Immigrants come to this country mostly to get jobs when the economy is growing, and immigration, including illegal immigration, is mostly a gradual and economy-driven process. Refugees, however, often arrive suddenly, may settle in areas where the economy is not booming, and can compete legally for jobs. These features let economists study the impact of a purely supply-driven inflow of arrivals on the wages and employment of native workers.

A well-known episode took place after April 20, 1980, when Fidel Castro opened the port of Mariel, enabling anyone to freely leave the island. More than 125,000 Cubans fled to the U.S. until the Mariel boatlift, as it was called, ended in September. More than half of these refugees settled in Miami. Most were low-skill—which meant that the supply of workers without a high-school diploma in the city increased between 12% and 15%.

Economist David Card analyzed how the wages and employment rate of native workers in Miami changed from 1979 (before the inflow) to 1981-82 (after the inflow). His influential study, published in 1990, compared Miami with Atlanta, Houston, Los Angeles and Tampa-St. Petersburg, a control group of cities with similar demographic and labor-market characteristics during the 1970s.

The results were striking: The 1979-1981 wage and employment changes in Miami were not much different than in the other cities. The evidence, he concluded, was that a sudden increase in the supply of low-skill workers had no significant negative effect on native laborers with similar schooling levels.

While there have been some criticisms of Mr. Card’s study over the years, a recent paper by Harvard economist George Borjas rejected the study’s conclusion. According to Mr. Borjas, the wages of one subgroup in Miami—non-Hispanic males older than 25 with no high-school diploma—did decline after the Marielitos arrived.

But his study has serious limitations. Mr. Borjas’s subgroup consisted only of males ages 25-59, and it ignored non-Cuban Hispanics. His sample consisted of only 17 to 24 workers in Miami in each year, a number too small for statistical significance. The four cities Mr. Borjas chose as a control group reflected the similarity in their employment growth rate for the years 1977-79. That’s too short a period to be confident that the market for low-skill workers in these cities was similar to Miami’s.

We have reanalyzed the Mariel episode using the largest and most representative annual sample of high-school dropouts from the May/ORG Current Population Survey. It includes 44 cities among which a recently developed statistical methodology allows the researcher to identify those whose labor markets behaved as closely as possible to Miami’s between 1972 and 1979. We then compared the average wages and employment rates of low-skill workers in Miami with such a control group after 1979.

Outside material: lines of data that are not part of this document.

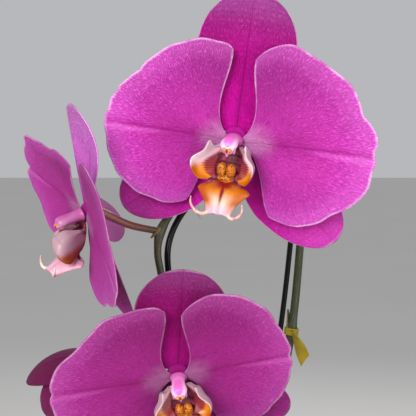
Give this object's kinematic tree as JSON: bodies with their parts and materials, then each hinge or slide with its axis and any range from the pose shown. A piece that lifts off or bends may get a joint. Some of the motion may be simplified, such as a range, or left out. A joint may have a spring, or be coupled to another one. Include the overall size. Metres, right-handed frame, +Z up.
{
  "type": "potted moth orchid",
  "caption": "Moth orchid in a round pot: one flower spike trained over an arched wire, with large magenta blooms, buds, strap leaves and aerial roots.",
  "frame": {"origin": "centre of the pot's foot, on the surface it stands on", "axes": "+Z up; the large bloom faces -Y, and +X is to the right as seen from the front"},
  "size_m": [0.4539, 0.2377, 0.6059],
  "materials": {
    "petal": "soft matt magenta petal with a fine vein net and a pale rim",
    "lip": "waxy lip: white and pink above, orange, with dark red stripes in its throat",
    "column": "waxy pale pink with a cream anther cap",
    "stem": "smooth dull olive green, reddish on the flower stalks",
    "bud": "smooth closed bud, greenish with a purple flush",
    "wire": "steel wire with a dark grey coat",
    "clear_plastic": "clear moulded clip",
    "tag": "plain yellow strip",
    "root": "silvery green aerial root, crown greener",
    "leaf": "thick leathery leaf with a sunk midrib, satin",
    "pot_glaze": "plain off-white glaze",
    "liner_plastic": "thin clear plastic",
    "bark": "coarse brown bark chips"
  },
  "bodies": {
    "root": {"bloom_1_tepals": "petal", "bloom_1_lip": "lip", "bloom_1_column": "column", "bloom_2_tepals": "petal", "bloom_2_lip": "lip", "bloom_2_column": "column", "bloom_3_tepals": "petal", "bloom_3_lip": "lip", "bloom_3_column": "column", "bloom_4_tepals": "petal", "bloom_4_lip": "lip", "bloom_4_column": "column", "bloom_5_tepals": "petal", "bloom_5_lip": "lip", "bloom_5_column": "column", "flower_spike": "stem", "bud_1": "bud", "bud_2": "bud", "bud_3": "bud", "support_wire": "wire", "clip_low": "clear_plastic", "clip_arch": "clear_plastic", "clip_high": "clear_plastic", "plain_tag": "tag", "crown_and_roots": "root", "leaf_1": "leaf", "leaf_2": "leaf", "leaf_3": "leaf", "leaf_4": "leaf", "leaf_5": "leaf", "pot": "pot_glaze", "nursery_liner": "liner_plastic", "bark_medium": "bark"}
  },
  "joints": []
}
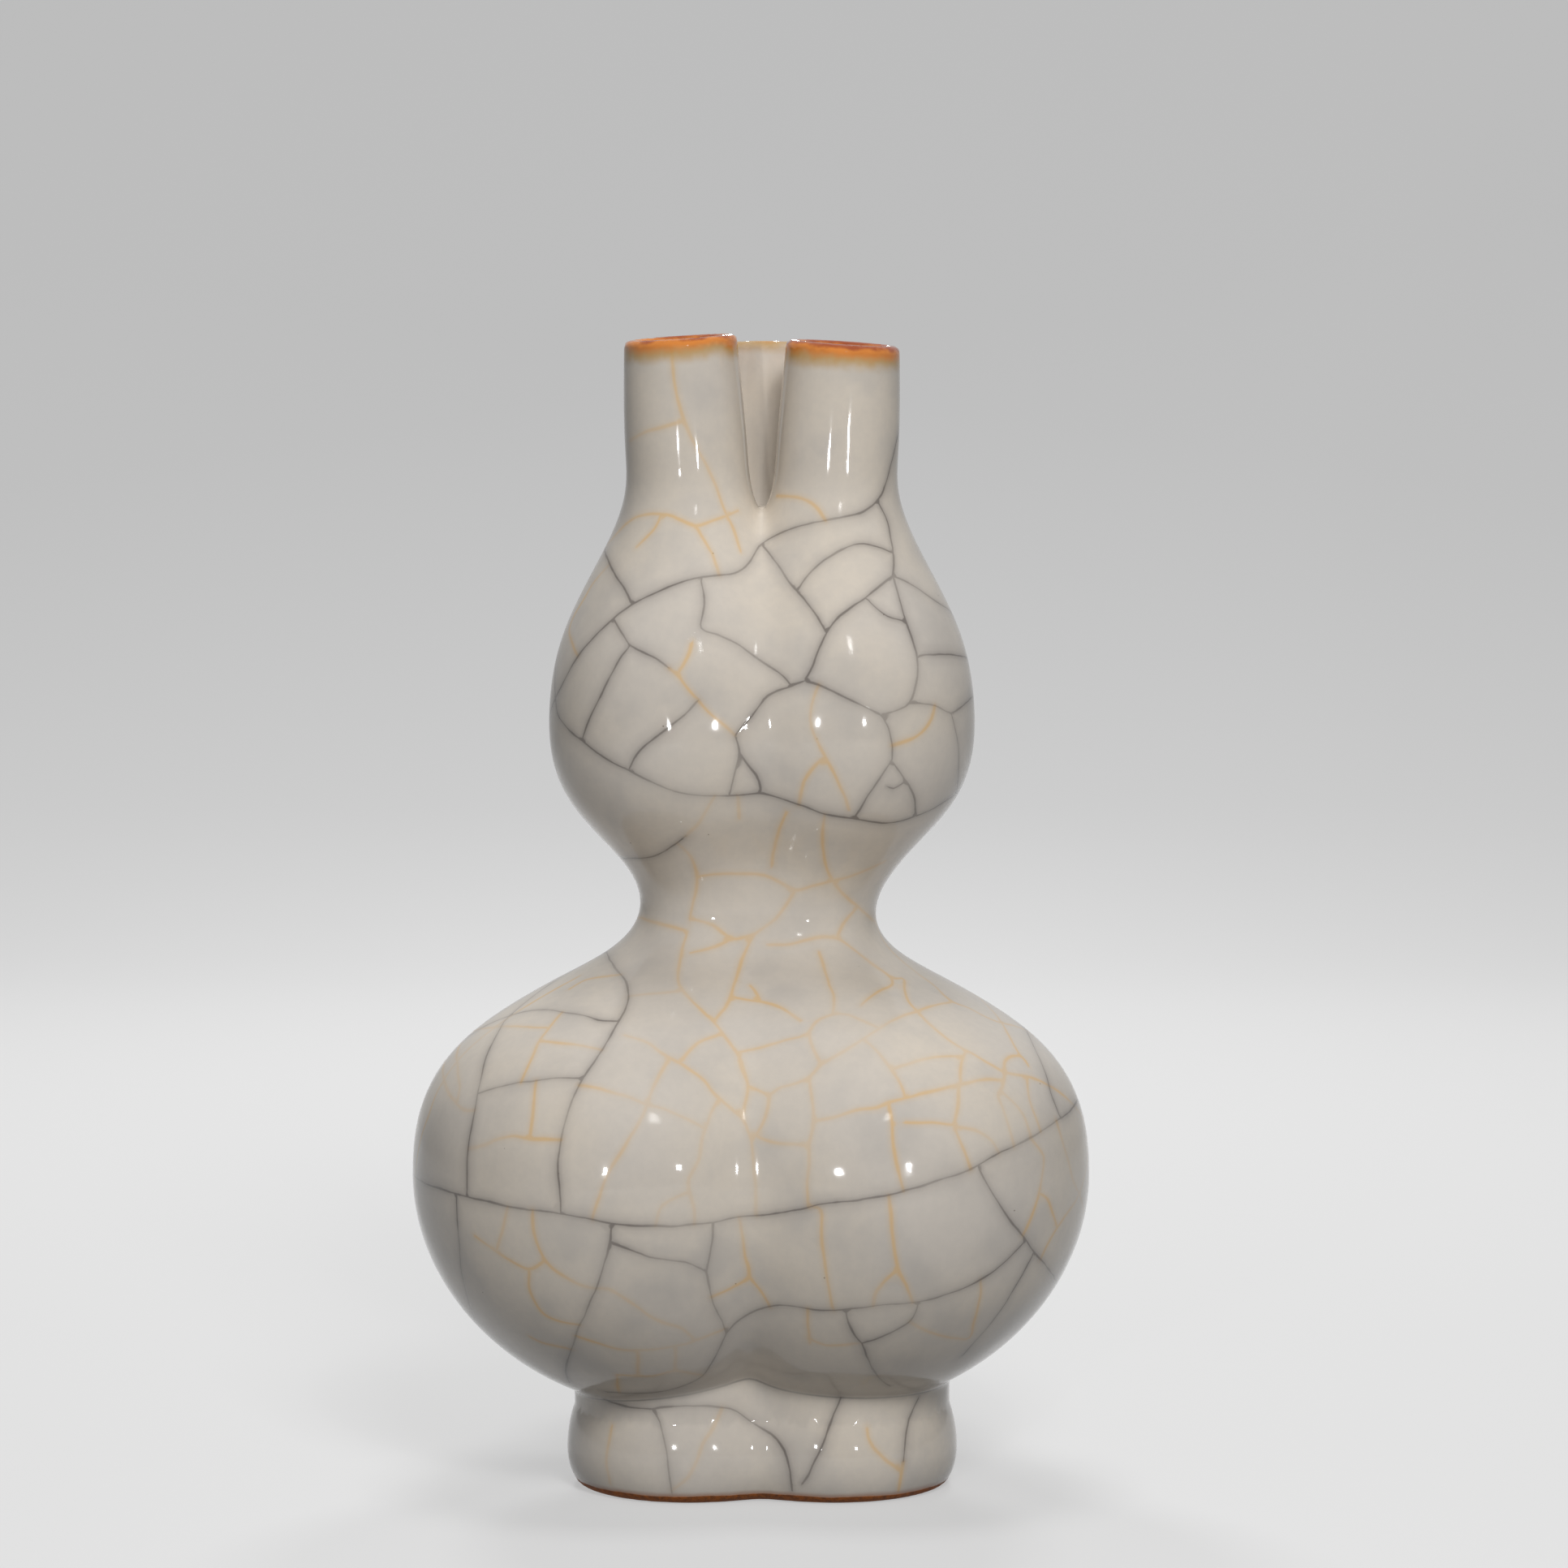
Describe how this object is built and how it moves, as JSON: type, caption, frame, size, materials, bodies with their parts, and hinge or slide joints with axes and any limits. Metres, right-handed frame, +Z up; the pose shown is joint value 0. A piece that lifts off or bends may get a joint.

Our results—released as National Bureau of Economic Research Working Paper No. 21801 on Dec. 15—confirm Mr. Card’s original study. There is no evidence that Miami’s low-skill workers experienced wage or employment decline relative to those in our control group of cities in 1980, 1981 or 1982. We also analyzed different subgroups—males, females, Hispanics and non-Hispanics—and did not find any significant wage effect in Miami after 1979.

This result suggests that the common belief that more immigrant workers depress native workers’ wages or employment is not a good representation of what happens. Earlier research by one of us has shown that native workers do not suffer the negative impact of arriving immigrants because they take different jobs. Moreover, their arrival stimulates productivity and growth in the economy.

Miami’s experience after the Mariel boatlift suggests that an influx of refugees from Syria to the U.S. would have no significant economic impact on American workers.